Reproduce all of the data exactly.

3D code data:
++++++++++

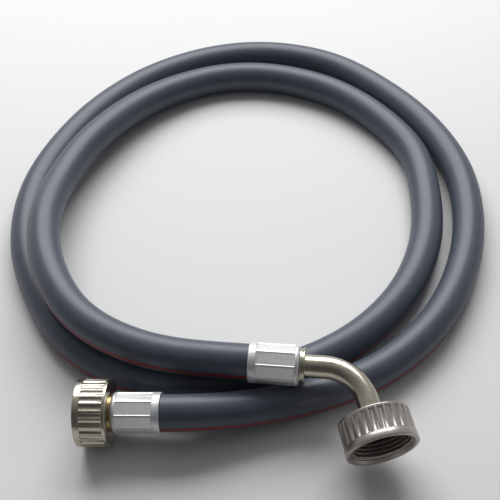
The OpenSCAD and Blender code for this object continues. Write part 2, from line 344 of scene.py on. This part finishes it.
def noise_between(tree, low, high, scale):
    """Object-space noise mapped between two colours; returns the colour output."""
    place = tree.nodes.new("ShaderNodeTexCoord")
    noise = tree.nodes.new("ShaderNodeTexNoise")
    noise.inputs["Scale"].default_value = scale
    noise.inputs["Detail"].default_value = 4.0
    ramp = tree.nodes.new("ShaderNodeValToRGB")
    ramp.color_ramp.elements[0].position = 0.3
    ramp.color_ramp.elements[0].color = (*low, 1)
    ramp.color_ramp.elements[1].position = 0.7
    ramp.color_ramp.elements[1].color = (*high, 1)
    tree.links.new(place.outputs["Object"], noise.inputs["Vector"])
    tree.links.new(noise.outputs["Fac"], ramp.inputs["Fac"])
    return noise, ramp.outputs["Color"]


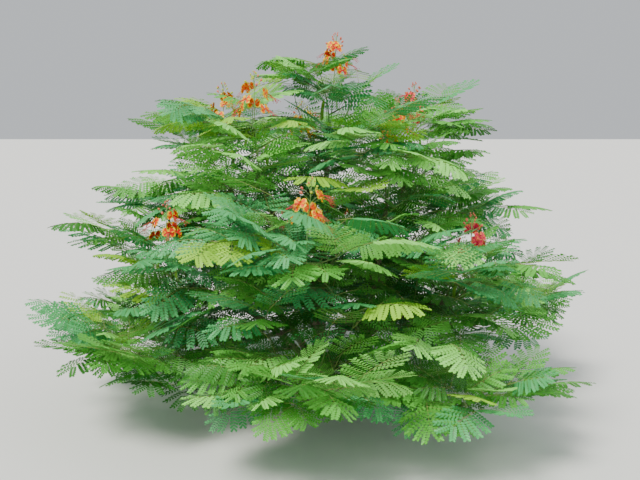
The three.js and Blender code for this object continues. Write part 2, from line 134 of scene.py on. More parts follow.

++++++++++

Solution to the problem
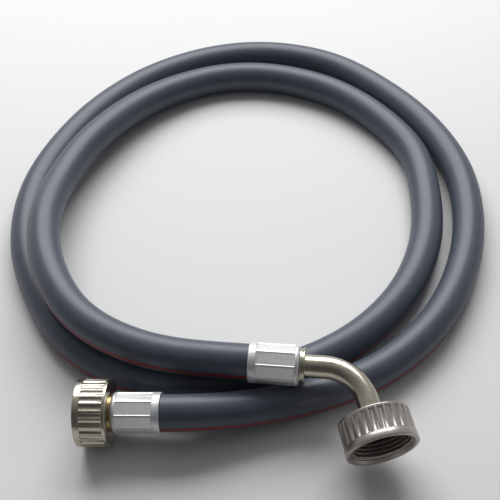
The OpenSCAD and Blender code for this object continues. Write part 2, from line 344 of scene.py on. This part finishes it.
def noise_between(tree, low, high, scale):
    """Object-space noise mapped between two colours; returns the colour output."""
    place = tree.nodes.new("ShaderNodeTexCoord")
    noise = tree.nodes.new("ShaderNodeTexNoise")
    noise.inputs["Scale"].default_value = scale
    noise.inputs["Detail"].default_value = 4.0
    ramp = tree.nodes.new("ShaderNodeValToRGB")
    ramp.color_ramp.elements[0].position = 0.3
    ramp.color_ramp.elements[0].color = (*low, 1)
    ramp.color_ramp.elements[1].position = 0.7
    ramp.color_ramp.elements[1].color = (*high, 1)
    tree.links.new(place.outputs["Object"], noise.inputs["Vector"])
    tree.links.new(noise.outputs["Fac"], ramp.inputs["Fac"])
    return noise, ramp.outputs["Color"]


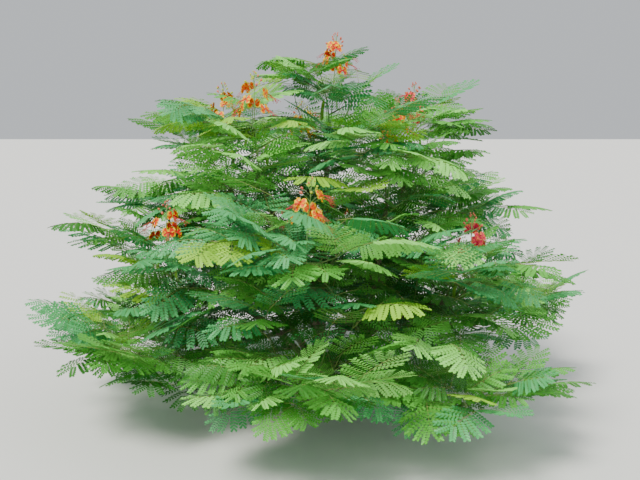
The three.js and Blender code for this object continues. Write part 2, from line 134 of scene.py on. More parts follow.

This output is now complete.